INVESTIGASI 86 – Pasca putusan MK, sejumlah partai dikabarkan akan merapat. NasDem dan PKB telah menggelar karpet merah menyambut kehadiran Prabowo di kantor mereka. Sedangkan PKS baru mempersiapkan karpet, namun Prabowo tidak datang ke kantor DPP PKS.
Sejumlah pihak mulai mempertanyakan kekuatan oposisi. Banyak yang mempersoalkan perilaku parpol yang berlomba merapat setelah jagoan mereka kalah Pilpres.
Tanpa oposisi, demokrasi dianggap mati. Oposisi adalah sikap poltik parpol yang menjadi lawan pemerintahan. Sementara koalisi, adalah sikap politik parpol yang pro pemerintah.
Parpol yang Beroposisi, selalu mencari celah untuk mengkritik pemerintah, dengan tujuan mencari simpati rakyat. Parpol yang Beroposisi, berorientasi pada elektabilitas, agar bisa dikonversi dengan kekuasan berupa kemenangan politik saat sampai pada Pemilu.
Sedangkan parpol koalisi, akan selalu mendukung dan membenarkan kebijakan pemerintah, kendati kebijakan itu merugikan rakyat. Dukungan parpol koalisi kepada pemerintah adalah kompensasi atas bagian kue kekuasaan yang mereka terima.
Sementara dalam Islam, tidak dikenal istilah koalisi maupun oposisi. Koalisi dan oposisi yang didasari kepentingan politik, justru diharamkan dalam Islam.

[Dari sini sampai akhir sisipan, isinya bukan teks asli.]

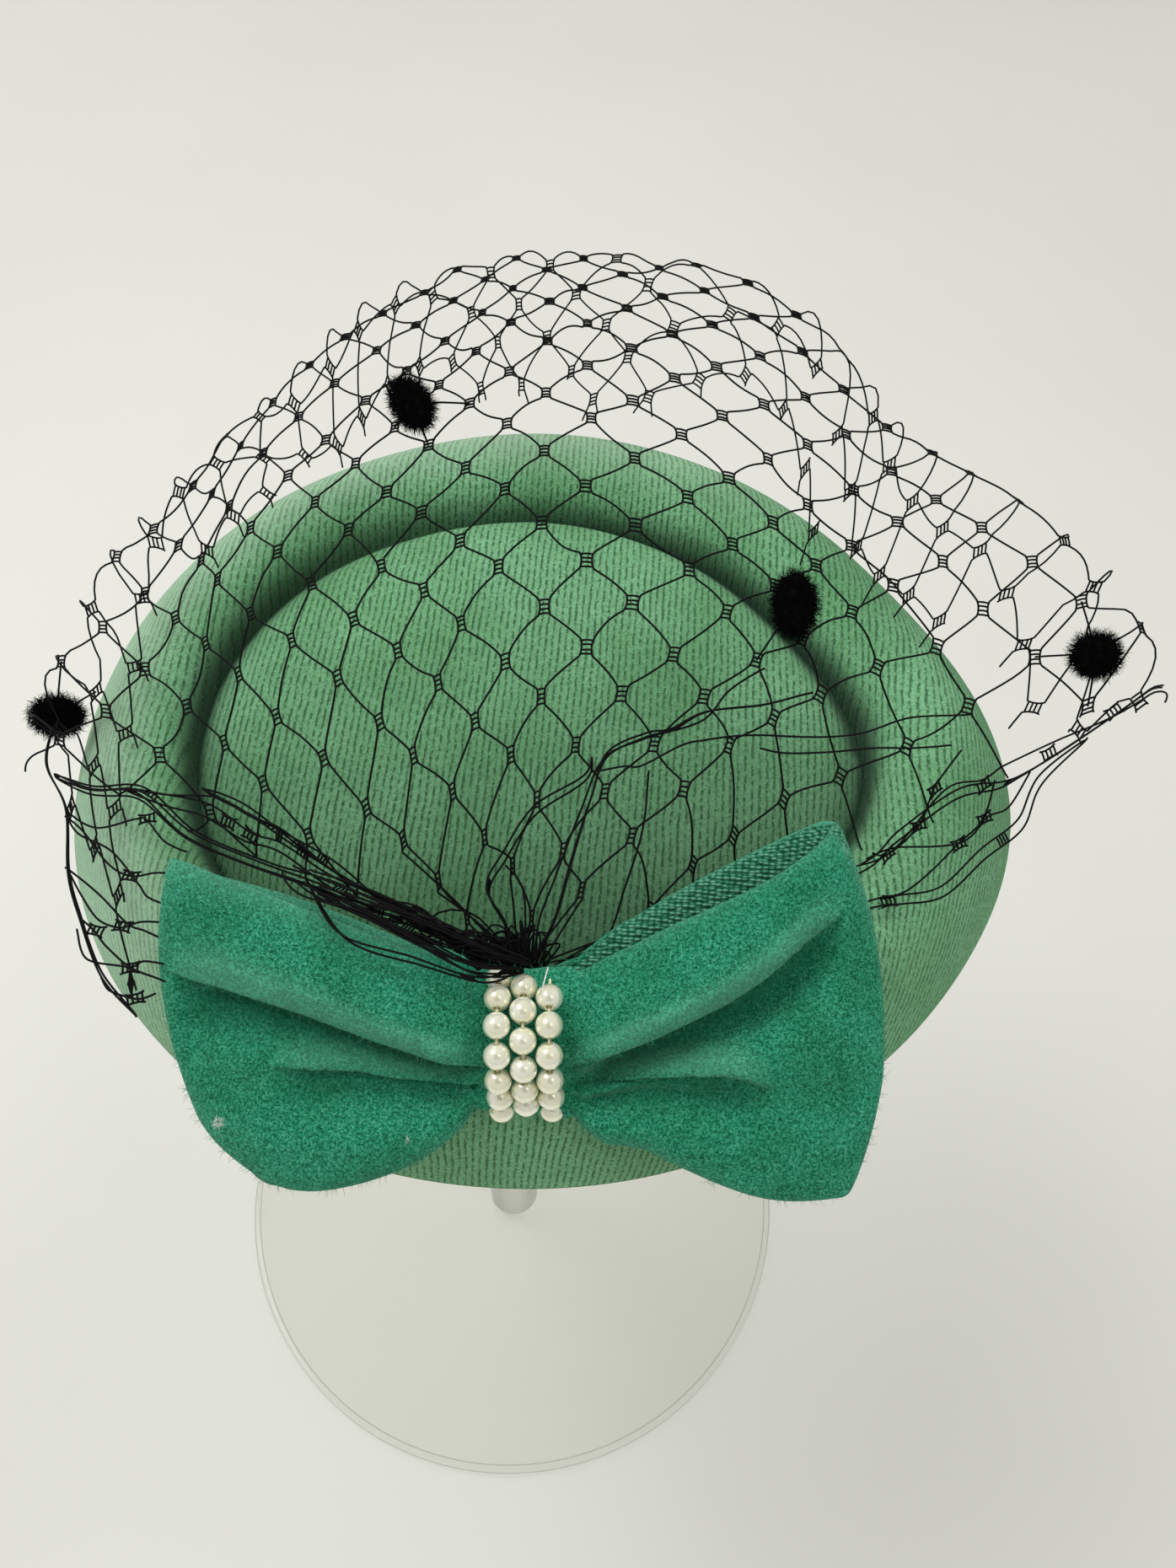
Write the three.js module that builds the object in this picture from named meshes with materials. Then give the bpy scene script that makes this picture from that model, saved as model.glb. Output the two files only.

Islam mengharamkan, sikap parpol dan rakyat yang menentang penguasa saat penguasa menerapkan kebijakan yang sesuai dengan hukum Syara’. Sebaliknya, islam juga mengharamkan sikap parpol dan rakyat yang terus membela penguasa, meskipun penguasa menerapkan kebijakan yang bertentangan dengan hukum Syara’.
Dalam Islam, relasi penguasa dan rakyat (termasuk parpol), dibangun diatas dua pilar interaksi. Pertama, hubungan ketaatan pada penguasa manakala penguasa taat kepada Allah SWT. Kedua, hubungan koreksi dan muhasabah kepada penguasa, saat penguasa maksiat kepada Allah SWT.
Dalam sistem Islam, rakyat dan parpol wajib mengkritik, mengoreksi penguasa yang menghalalkan riba, judi dan miras. Karena riba, judi dan miras diharamkan syariat. Tindakan Menghalalkan apa yang diharamkan Allah SWT adalah maksiat, bahkan jika dengan keyakinan bahwa hukum Allah SWT tak wajib ditaati maka jatuh pada kekufuran.
Sedangkan dalam sistem demokrasi, baik mereka yang berkoalisi maupun beroposisi, tidak akan pernah menentang kebijakan menghalalkan riba, zina dan miras. Relasi sikap koalisi dan oposisi tidak dibangun berdasarkan perintah Islam, melainkan dibangun diatas asas pragmatisme (kepentingan politik materi).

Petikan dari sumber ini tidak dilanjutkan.